One need not rely exclusively on the VIX to see that the markets are treating the current period more as a risk-on opportunity than risk-off.  The returns on safe-haven assets were generally lower than the returns among risk-on assets in the first half of the year.  On the one hand, the Swiss franc depreciated.  On the other hand, the Australian dollar and Chinese yuan appreciated.  And the stock market has hit record highs.

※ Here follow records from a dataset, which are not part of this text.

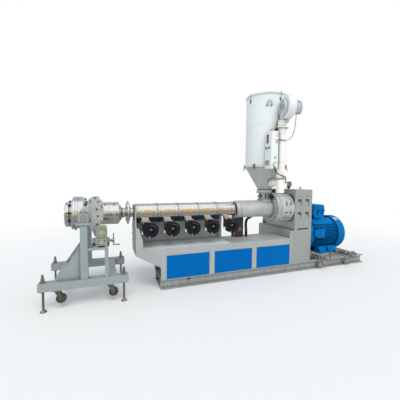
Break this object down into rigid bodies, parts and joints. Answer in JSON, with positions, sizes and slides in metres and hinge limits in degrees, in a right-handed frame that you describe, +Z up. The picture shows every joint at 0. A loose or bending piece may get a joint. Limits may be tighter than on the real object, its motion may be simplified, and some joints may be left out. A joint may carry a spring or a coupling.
{
  "type": "plastic pipe extrusion line",
  "caption": "Single-screw pipe extruder with heated barrel, hopper dryer, gearbox, drive motor and a pipe die head on a wheeled trolley.",
  "frame": {"origin": "centre of the floor rectangle that the whole line covers", "axes": "+X along the machine from the die to the motor, +Y away from the operator side, +Z up"},
  "size_m": [4.99, 1.2886, 2.75],
  "materials": {
    "frame_grey": "satin paint",
    "base_grey": "satin paint",
    "panel_blue": "satin paint",
    "steel_polished": "polished",
    "steel_dark": "machined",
    "cast_silver": "silver paint",
    "black_paint": "gloss",
    "duct_zinc": "satin",
    "motor_blue": "gloss paint",
    "chrome": "polished",
    "dryer_white": "gloss powder coat",
    "dryer_grey": "satin",
    "duct_ivory": "gloss powder coat",
    "trolley_grey": "satin paint",
    "reducer_green": "satin paint",
    "zinc_plated": "zinc plated",
    "caster_rubber": "matte",
    "cable_black": "matte sheath"
  },
  "bodies": {
    "line": {"barrel": "steel_dark", "barrel_end_plate": "frame_grey", "base_channels": "base_grey", "base_cross_members": "base_grey", "bearing_blocks": "trolley_grey", "belt_guard": "frame_grey", "blower_ducts": "duct_zinc", "caster_plates": "zinc_plated", "cooling_blowers": "black_paint", "deck": "frame_grey", "die_adapter": "steel_polished", "die_body": "steel_polished", "die_end_ring": "steel_polished", "die_flange": "cast_silver", "die_heater_bands": "steel_polished", "die_trunnions": "cast_silver", "dryer_blower": "dryer_white", "dryer_cone": "dryer_grey", "dryer_control_box": "dryer_white", "dryer_heater_tube": "duct_ivory", "dryer_latches": "zinc_plated", "dryer_lid": "dryer_white", "dryer_shell": "dryer_white", "fan_cable": "cable_black", "feed_barrel": "cast_silver", "feed_throat": "cast_silver", "front_panels": "panel_blue", "front_wall": "frame_grey", "gear_housing": "frame_grey", "gearbox_case": "cast_silver", "gearbox_drum": "cast_silver", "heater_cable": "cable_black", "heater_covers": "steel_polished", "levelling_screws": "zinc_plated", "motor_body": "motor_blue", "motor_carriage": "frame_grey", "motor_fan_cover": "motor_blue", "motor_feet": "motor_blue", "motor_slides": "frame_grey", "motor_terminal_box": "motor_blue", "rear_shield": "frame_grey", "rear_wall": "frame_grey", "reducer_stand": "trolley_grey", "screw_brackets": "frame_grey", "trolley_beams": "trolley_grey", "trolley_cross_beams": "trolley_grey", "trolley_gussets": "trolley_grey", "trolley_posts": "trolley_grey", "worm_reducer": "reducer_green"},
    "swivel_front_left": {"caster_fork_front_left": "zinc_plated"},
    "swivel_front_right": {"caster_fork_front_right": "zinc_plated"},
    "swivel_rear_left": {"caster_fork_rear_left": "zinc_plated"},
    "swivel_rear_right": {"caster_fork_rear_right": "zinc_plated"},
    "wheel_front_left": {"caster_wheel_front_left": "caster_rubber"},
    "wheel_front_right": {"caster_wheel_front_right": "caster_rubber"},
    "wheel_rear_left": {"caster_wheel_rear_left": "caster_rubber"},
    "wheel_rear_right": {"caster_wheel_rear_right": "caster_rubber"},
    "handwheel_left": {"handwheel_left": "chrome"},
    "handwheel_right": {"handwheel_right": "chrome"},
    "crank": {"reducer_crank": "chrome"}
  },
  "joints": [
    {"name": "swivel_front_left", "type": "hinge", "parent": "line", "child": "swivel_front_left", "pos_m": [-2.317, -0.35075, 0.221], "axis": [0, 0, 1], "continuous": true},
    {"name": "roll_front_left", "type": "hinge", "parent": "swivel_front_left", "child": "wheel_front_left", "pos_m": [-2.281, -0.35075, 0.13], "axis": [0, 1, 0], "continuous": true},
    {"name": "swivel_front_right", "type": "hinge", "parent": "line", "child": "swivel_front_right", "pos_m": [-1.777, -0.35075, 0.221], "axis": [0, 0, 1], "continuous": true},
    {"name": "roll_front_right", "type": "hinge", "parent": "swivel_front_right", "child": "wheel_front_right", "pos_m": [-1.741, -0.35075, 0.13], "axis": [0, 1, 0], "continuous": true},
    {"name": "swivel_rear_left", "type": "hinge", "parent": "line", "child": "swivel_rear_left", "pos_m": [-2.317, 0.35925, 0.221], "axis": [0, 0, 1], "continuous": true},
    {"name": "roll_rear_left", "type": "hinge", "parent": "swivel_rear_left", "child": "wheel_rear_left", "pos_m": [-2.281, 0.35925, 0.13], "axis": [0, 1, 0], "continuous": true},
    {"name": "swivel_rear_right", "type": "hinge", "parent": "line", "child": "swivel_rear_right", "pos_m": [-1.777, 0.35925, 0.221], "axis": [0, 0, 1], "continuous": true},
    {"name": "roll_rear_right", "type": "hinge", "parent": "swivel_rear_right", "child": "wheel_rear_right", "pos_m": [-1.741, 0.35925, 0.13], "axis": [0, 1, 0], "continuous": true},
    {"name": "crank_turn", "type": "hinge", "parent": "line", "child": "crank", "pos_m": [-1.733, -0.30575, 0.721], "axis": [1, 0, 0], "continuous": true},
    {"name": "turn_handwheel_left", "type": "hinge", "parent": "line", "child": "handwheel_left", "pos_m": [1.5, -0.32575, 0.188], "axis": [0, 1, 0], "continuous": true},
    {"name": "turn_handwheel_right", "type": "hinge", "parent": "line", "child": "handwheel_right", "pos_m": [2.08, -0.32575, 0.188], "axis": [0, 1, 0], "continuous": true}
  ]
}
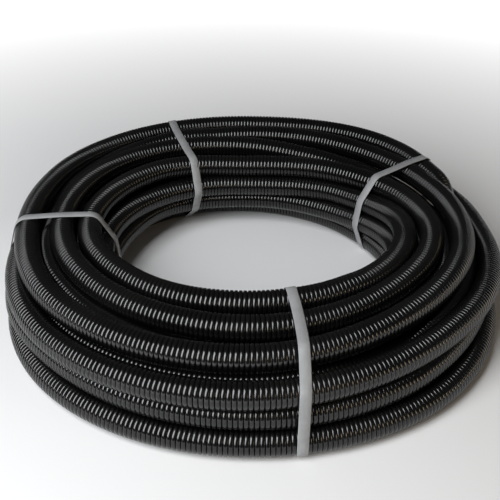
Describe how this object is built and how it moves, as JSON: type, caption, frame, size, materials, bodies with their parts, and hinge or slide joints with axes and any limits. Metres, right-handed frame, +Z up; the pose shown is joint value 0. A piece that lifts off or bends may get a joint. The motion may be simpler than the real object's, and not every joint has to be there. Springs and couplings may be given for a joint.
{
  "type": "coil of corrugated conduit",
  "caption": "Coil of black corrugated plastic conduit, wound in loose layers round an open centre and held by flat grey straps, lying flat.",
  "frame": {"origin": "on the ground, at the centre of the coil's bounding box", "axes": "+Z up along the coil's axis; -Y towards the side with the front strap; +X to the right seen from there"},
  "size_m": [0.6755, 0.675, 0.1268],
  "materials": {
    "conduit": "black ribbed plastic, glossy",
    "strap": "grey embossed strapping"
  },
  "bodies": {
    "root": {"conduit_coil": "conduit", "strap_front": "strap", "strap_left": "strap", "strap_back_left": "strap", "strap_back_right": "strap"}
  },
  "joints": []
}
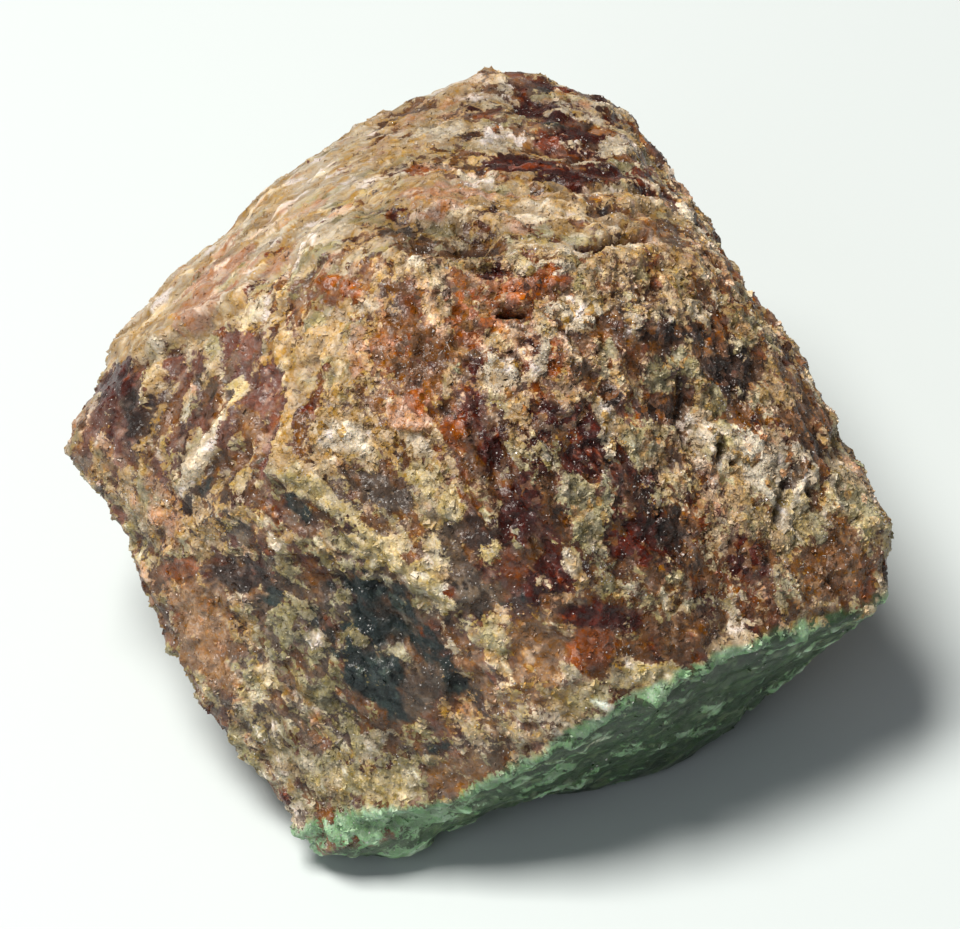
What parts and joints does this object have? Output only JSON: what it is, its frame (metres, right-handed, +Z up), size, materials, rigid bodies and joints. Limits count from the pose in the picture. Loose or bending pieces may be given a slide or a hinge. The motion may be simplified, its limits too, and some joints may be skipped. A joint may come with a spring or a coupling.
{
  "type": "garnet crystal",
  "caption": "Rough blocky garnet crystal in one piece, with a granular red-brown and ochre surface, resting on its flattest side.",
  "frame": {"origin": "centre of the bounding box, on the plane that the crystal rests on", "axes": "+Z up, +X along the crystal's length, -Y towards the broad front face"},
  "size_m": [0.0394, 0.0354, 0.0263],
  "materials": {
    "garnet": "rough, granular, red-brown with ochre, cream and wine-red grains"
  },
  "bodies": {
    "root": {"garnet_crystal": "garnet"}
  },
  "joints": []
}
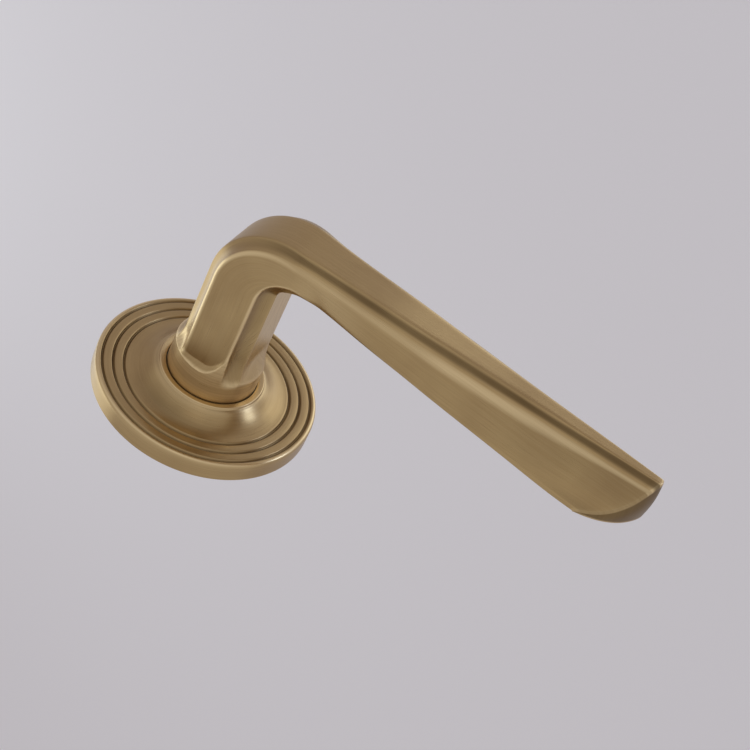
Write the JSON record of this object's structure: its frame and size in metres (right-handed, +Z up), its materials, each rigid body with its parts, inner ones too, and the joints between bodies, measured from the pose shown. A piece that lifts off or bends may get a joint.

True risk is currently high

Why do I presume to second-guess the judgment of the VIX that true risk is low?   One can think of an unusually long list of major possible risks. Each of them individually may have a low probability of happening in a given month, but cumulatively they imply a worrisome probability that at least one will happen sometime over the next few years:

* Bursting of stock market bubble.   Major stock market indices hit new record highs this month (September 12), both in the United States and worldwide.   Equity prices are even elevated relative to such benchmarks as earnings or dividends.  Robert Shiller’s  Cyclically Adjusted Price Earnings ratio is now above 30.  The only times it has been this high were the peaks of 1929 and 2000, both of which were followed by stock market crashes.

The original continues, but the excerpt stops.